The daily rate, the average daily balance, and the grace period — explained without the jargon.
Your APR isn't charged once a year. It's sliced into a tiny daily rate and applied to your balance every single day — which is why a balance you barely touch keeps growing.
The number on your statement is the Annual Percentage Rate (APR) — the yearly cost of borrowing. But cards don't wait until year-end. They divide the APR by 365 to get a daily periodic rate. At a 24.99% APR, that's about 0.0685% per day. Small — until it runs every day, on a balance that isn't shrinking.
Most issuers use the average daily balance method. They record your balance at the end of each day in the billing cycle, add those daily balances together, and divide by the number of days. That average is what your daily rate is applied to.
So a payment you make early in the cycle lowers more of those daily balances than one made on the last day — timing genuinely matters.
Say you carry about $2,000 through a 30-day cycle at 24.99% APR. Roughly: $2,000 × 0.0685% × 30 days ≈ $41 in interest that month — for borrowing money you may have spent long ago.
Each day's interest is added to your balance, so the next day's interest is charged on a slightly larger number.
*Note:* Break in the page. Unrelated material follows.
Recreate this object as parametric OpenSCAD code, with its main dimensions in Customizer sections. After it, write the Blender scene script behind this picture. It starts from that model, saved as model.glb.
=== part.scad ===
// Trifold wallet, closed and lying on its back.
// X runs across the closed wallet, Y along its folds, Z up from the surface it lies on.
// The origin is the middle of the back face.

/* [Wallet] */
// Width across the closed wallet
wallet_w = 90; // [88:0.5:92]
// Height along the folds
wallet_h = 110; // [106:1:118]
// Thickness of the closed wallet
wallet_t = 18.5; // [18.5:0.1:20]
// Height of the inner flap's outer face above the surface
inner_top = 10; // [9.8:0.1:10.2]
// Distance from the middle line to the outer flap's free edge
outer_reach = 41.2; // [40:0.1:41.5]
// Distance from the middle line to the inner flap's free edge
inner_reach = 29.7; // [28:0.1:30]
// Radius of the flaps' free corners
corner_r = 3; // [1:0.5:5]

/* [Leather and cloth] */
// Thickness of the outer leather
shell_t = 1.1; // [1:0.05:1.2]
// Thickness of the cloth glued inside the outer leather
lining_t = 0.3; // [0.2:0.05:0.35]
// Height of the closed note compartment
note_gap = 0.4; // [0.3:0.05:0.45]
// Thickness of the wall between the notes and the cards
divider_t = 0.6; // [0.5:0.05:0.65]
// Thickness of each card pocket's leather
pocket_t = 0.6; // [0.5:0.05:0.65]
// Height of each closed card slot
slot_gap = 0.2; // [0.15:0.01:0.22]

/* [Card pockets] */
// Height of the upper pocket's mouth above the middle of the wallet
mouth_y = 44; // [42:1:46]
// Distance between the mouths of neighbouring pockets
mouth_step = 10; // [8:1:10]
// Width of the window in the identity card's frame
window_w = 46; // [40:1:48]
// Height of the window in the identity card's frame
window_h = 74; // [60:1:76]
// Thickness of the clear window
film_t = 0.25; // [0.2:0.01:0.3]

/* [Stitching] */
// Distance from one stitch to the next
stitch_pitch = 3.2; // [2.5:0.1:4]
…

That's compounding, and it's why the real yearly cost (the APY) is a bit higher than the stated APR. Over months, that gap quietly grows.
Here's the part the math rewards: if you pay your full statement balance by the due date, the grace period means new purchases are charged no interest at all. The daily rate only kicks in once you start carrying a balance — and on many cards, carrying a balance suspends the grace period until you're paid in full again.
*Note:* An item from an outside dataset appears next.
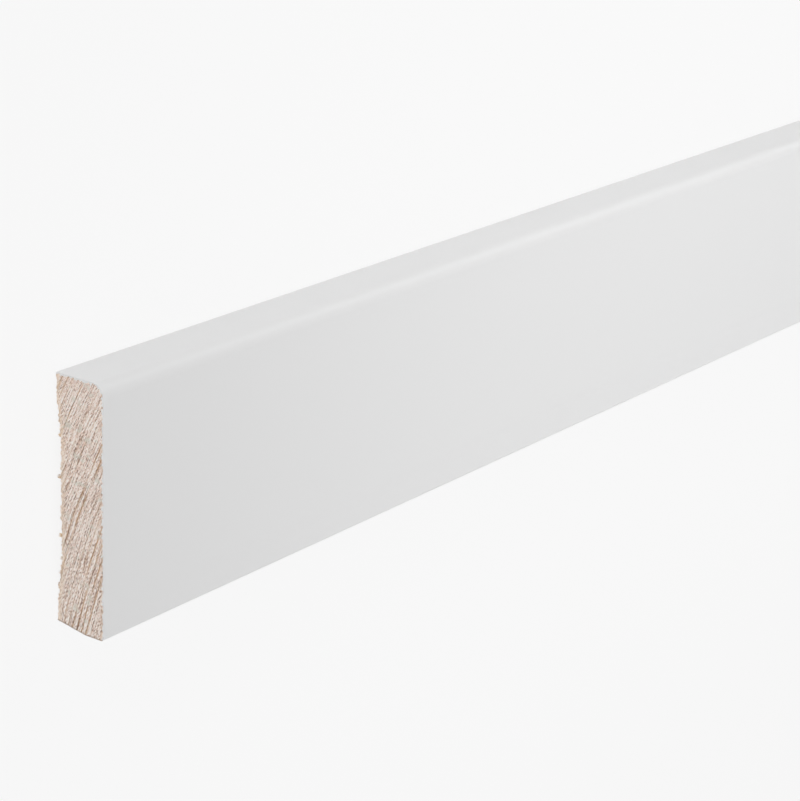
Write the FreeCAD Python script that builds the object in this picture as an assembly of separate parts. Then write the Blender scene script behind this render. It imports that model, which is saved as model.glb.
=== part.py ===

Most issuers use the average daily balance method: they average your balance across every day of the billing cycle, then apply your APR — usually as a daily rate that compounds each day.
Most cards calculate it daily. They divide your APR by 365 to get a daily rate, apply it to each day's balance, and add it up over the cycle. Because it compounds daily, the effective yearly rate is slightly higher than the stated APR.
Yes — pay your full statement balance by the due date every month. The grace period means new purchases are not charged interest. Interest only starts when you carry a balance.